Religion
- Affiliation: Jodo Shinshu Pure Land Buddhist Churches of America
- Leadership: Supervising Minister: Reverend Ronald Miyamura

Location
- Location: 21600 Shaker Blvd., Shaker Heights, OH 44122
- Country: USA
- Interactive map of Cleveland Buddhist Temple
- Coordinates: 41°34′16″N 81°31′50″W﻿ / ﻿41.57111°N 81.53056°W

Website
- www.cleveland-buddhist.org

= Cleveland Buddhist Temple =

Temple in Ohio, US

The Cleveland Buddhist Temple is a Pure Land (Jodo Shinshu) community currently meeting at the Unitarian Universalist Congregation of Cleveland in Shaker Heights, Ohio. The current Supervising Minister is Rev. Ron Miyamura with the assistance of Tokudo Ministers.

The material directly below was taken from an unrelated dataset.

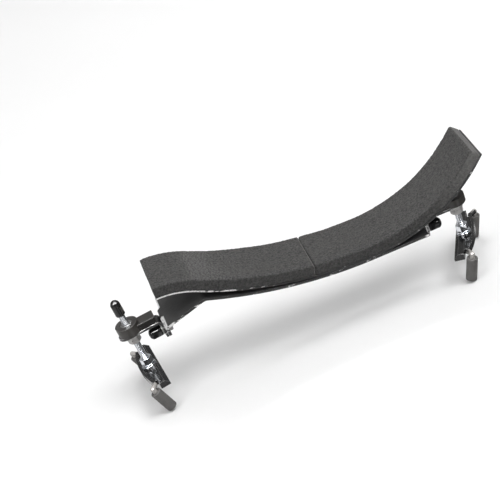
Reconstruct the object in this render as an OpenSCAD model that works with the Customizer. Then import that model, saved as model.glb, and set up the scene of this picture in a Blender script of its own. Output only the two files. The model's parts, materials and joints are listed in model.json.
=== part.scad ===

Cleveland Buddhist Temple is affiliated with the Buddhist Churches of America, which is part of the Nishi Hongwanji tradition headquartered in Kyoto, Japan

==History==
Japanese-Americans founded the center in 1944 after being released from World War II Internment Camps. After the first temple was destroyed during the Hough Riots in 1966, it relocated to Euclid, OH in 1970, a suburb of Cleveland. After some decline, membership saw an increase after Koshin Ogui arrived at the temple as minister in 1977. He created a new group, Zen Shin Sangha, which helped increase the appeal of the temple. The Euclid building was sold in 2018, and the congregation's meetings and classes presently take place the weekend of the third Sunday of every month at space rented in the Unitarian Universalist Congregation of Cleveland in Shaker Heights.